The rationale of this principle, which differentiates it from mitigation in a more general sense, is that damages which the plaintiff might have avoided with reasonable effort and without undue risk, expense, or humiliation are either not caused by the defendant's wrong or need not have been, and, therefore, are not to be charged against him. 11 Williston on Contracts § 1353 (3rd ed. 1968); 5 Corbin on Contracts § 1039 (1964). For instance, in the case Coury Bros. Ranches, Inc. v. Ellsworth, 103 Ariz. 515, 446 P.2d 458, 463 (1968) it was held:

"The record is therefore clear that Ellsworth brought his sheep back to the Coury Ranch, knowing that the feed was insufficient and improper. It does not reflect that he made any effort to obtain additional feed, either through other pasturing or supplemental feed such as hay, until death from bloat, starvation and disease was imminent or had occurred. Under these circumstances in the language of Justice Cardozo in McClelland v. Climax Hosiery Mills, supra [252 N.Y. 347, 169 N.E. 605, 609 (1930)], the chain of causation was broken and the loss resulting thereafter was `suffered through his own act.'"

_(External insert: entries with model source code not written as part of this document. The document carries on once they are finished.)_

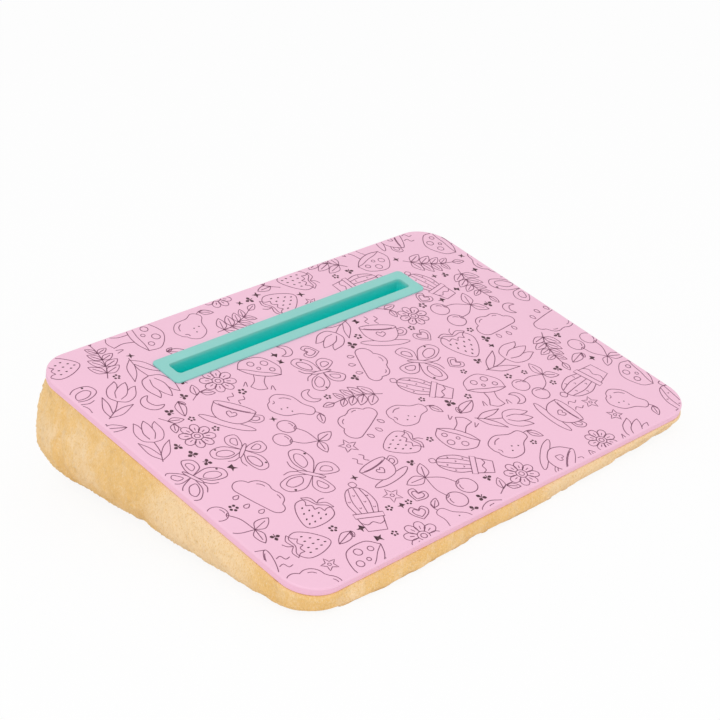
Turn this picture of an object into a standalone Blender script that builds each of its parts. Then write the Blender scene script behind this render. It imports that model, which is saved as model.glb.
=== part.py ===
"""Lap desk: a printed board with a moulded tablet slot, on a wedge-shaped bead cushion.

Metres, +Z up. +X runs to the user's right and +Y to the back, where the wedge is tall.
The origin is on the surface that the desk stands on, under the middle of its box.
The board's own frame has its origin in the middle of the printed face, +Z out of that face.
"""

import math

import bmesh
import bpy
from mathutils import Matrix, Vector

# Clearance between pieces that lie on or in one another
SEAT_GAP = 0.0003

# Board
BOARD_WIDTH = 0.430
BOARD_DEPTH = 0.310
BOARD_CORNER_RADIUS = 0.028
BOARD_SLOPE = math.radians(14.0)
FRONT_HEIGHT = 0.015
TOP_SHEET_THICKNESS = 0.0006
CORE_THICKNESS = 0.0048
UNDER_SHEET_THICKNESS = 0.0004
EDGE_BAND_THICKNESS = 0.0016
EDGE_BAND_ROUND = 0.0010

# Slot tray: a flange on the printed face round a well that goes down through the board
FLANGE_LENGTH = 0.272
FLANGE_WIDTH = 0.0323
FLANGE_THICKNESS = 0.0014
FLANGE_CORNER_RADIUS = 0.0045
FLANGE_EDGE_ROUND = 0.0005
FLANGE_FROM_BACK = 0.044
MOUTH_LENGTH = 0.253
MOUTH_WIDTH = 0.0137
MOUTH_CORNER_RADIUS = 0.0030
MOUTH_LIP_RADIUS = 0.0007
WELL_DEPTH = 0.015
WELL_WALL = 0.0018
WELL_DRAFT = math.radians(2.0)
WELL_FLOOR_RADIUS = 0.0015

# Snap lugs on the well's long walls, which catch under the board
LUGS_A_SIDE = 4
LUG_PITCH = 0.062
LUG_WIDTH = 0.012
LUG_HEIGHT = 0.0045
LUG_NOSE = 0.0008
LUG_CATCH = 0.0010

# Hook and loop tape between the board and the cushion
TAPE_WIDTH = 0.020
TAPE_THICKNESS = 0.0009
TAPE_CORNER_RADIUS = 0.002
LONG_TAPE_LENGTH = 0.180
SIDE_TAPE_LENGTH = 0.130
TAPE_FROM_EDGE = 0.014
SIDE_TAPE_FORWARD = 0.032

# Cushion. A side's section is two quarters of an ellipse that meet at its widest line.
RIM_INSET = 0.002
BULGE_SHARE = 0.11
BELLY_SHARE = 0.43
TUCK_SHARE = 0.43
CROWN_SHARE = 0.15
CORNER_SHARE = 0.25
RIM_ANGLE = math.radians(50.0)
BASE_ANGLE = math.radians(-90.0)
RIM_LEAD = 0.005
FLAT_CUT = 0.0005
COVER_THICKNESS = 0.0025
TOP_PANEL_THICKNESS = 0.0012
LINER_THICKNESS = 0.0005
SEAM_PAST_CORNER = 0.004
BASE_SEAM_FRONT = 0.0022
BASE_SEAM_BACK = 0.0090
TROUGH_FLARE = 0.003
TROUGH_CLEARANCE = 0.0006

# How finely round shapes are cut
CORNER_STEPS = 6
SIDE_STEPS = 6
UPPER_ROWS = 4
LOWER_ROWS = 6
BEVEL_SEGMENTS = 2
ROUNDED_FROM_ANGLE = math.radians(60.0)
SHARP_FROM_ANGLE = math.radians(40.0)

# Cutters run past what they cut by this much, and points this near to one another are one
OVERRUN = 0.010
MERGE_DISTANCE = 0.00001

# Colours are linear RGB, as on the product: printed pink, band, mint moulding, tan plush
MATERIALS = {
    "printed_top": ((0.913, 0.570, 0.716), 0.42, 0.0),
    "edge_band": ((0.847, 0.497, 0.638), 0.45, 0.0),
    "mint_plastic": ((0.300, 0.638, 0.591), 0.38, 0.0),
    "fibreboard": ((0.440, 0.300, 0.180), 0.85, 0.0),
    "backing_paper": ((0.700, 0.690, 0.670), 0.70, 0.0),
    "tan_plush": ((0.831, 0.556, 0.262), 0.95, 0.0),
    "tan_cloth": ((0.640, 0.440, 0.240), 0.90, 0.0),
    "liner_cloth": ((0.800, 0.790, 0.760), 0.85, 0.0),
    "tape": ((0.820, 0.810, 0.780), 0.80, 0.0),
    "beads": ((0.880, 0.880, 0.870), 0.60, 0.0),
}

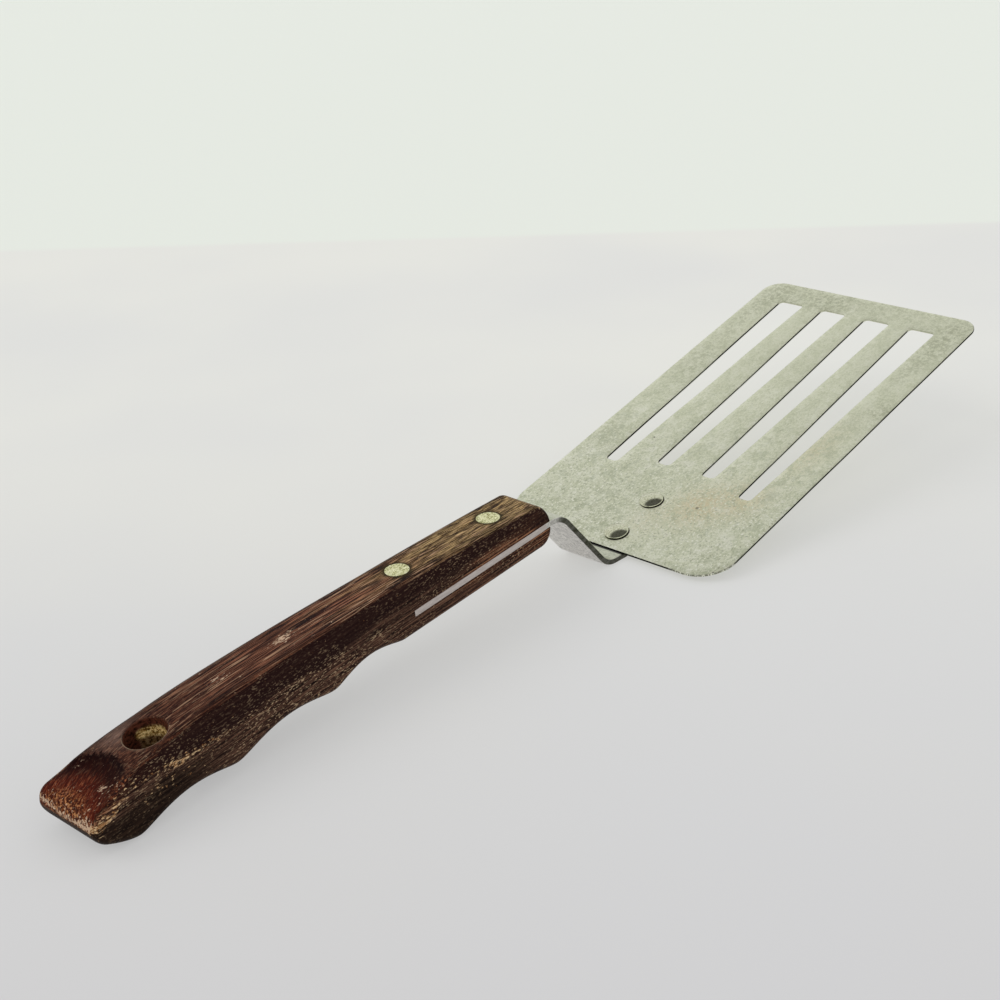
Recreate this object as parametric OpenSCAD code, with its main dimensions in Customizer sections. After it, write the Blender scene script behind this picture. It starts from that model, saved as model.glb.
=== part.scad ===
// Slotted turner: a flat slotted steel blade riveted to a cranked steel strip, with a wooden handle
// that has the strip let into a sawn slot and held by two flush rivets.
// Millimetres. X runs from the butt to the blade's far edge, Y to the left, Z up, and the part
// lies on the strip's foot and on the heel of the butt, both at Z = 0.

/* [Blade] */
// width of the blade across the slots
blade_width = 76; // [64:1:84]
// length of the blade from the near edge to the far edge
blade_length = 139; // [125:0.5:160]
// thickness of the blade's sheet
blade_sheet = 0.6; // [0.5:0.05:0.8]
// angle at which the blade rises from the table, degrees
blade_tilt = 13.6; // [10:0.2:17]
// corner radius at the far edge
far_corner = 6; // [3:0.5:9]
// corner radius at the near edge
near_corner = 10.5; // [6:0.5:14]

/* [Slots] */
// distance between the middles of neighbouring slots
slot_pitch = 15.8; // [14.6:0.1:16.6]
// distance from the near edge to the two outer slots
outer_slot_start = 34; // [33:0.5:40]
// how much further on the two inner slots start
inner_slot_setback = 4.5; // [0:0.5:6]
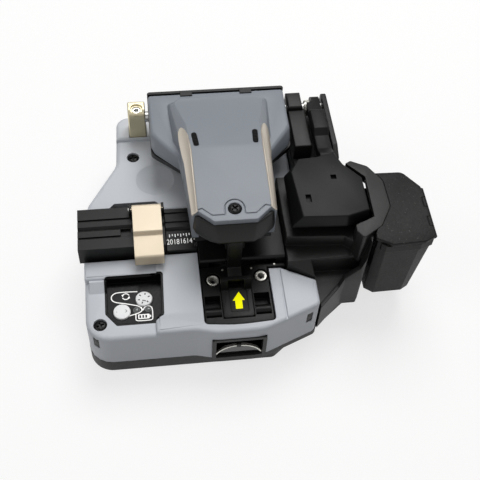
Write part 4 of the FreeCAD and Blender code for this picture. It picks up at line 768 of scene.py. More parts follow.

Moore may have been able to have his policy renewed had he demanded such from Continental and tendered the premiums which had been refunded to him. Moore may have had a remedy by way of an action for reinstatement, or for the increased cost of other insurance. See Annotation, Remedies and measure of damages for wrongful cancellation of liability and property insurance, 34 A.L.R.3d 385 (1970). Here, however, the record is undisputed that Moore took no action to avoid the loss which he seeks to recover from Continental. Almost four months after Moore was aware that the insurance on his home had been canceled, it was damaged by fire. It was only then that Moore undertook to seek recovery from Continental for wrongful termination of his insurance policy. The loss for which Moore seeks to recover damages from Continental occurred through his own act, or failure to act, and Continental cannot be held liable for those damages.

[¶26.]  The judgment of the district court is affirmed.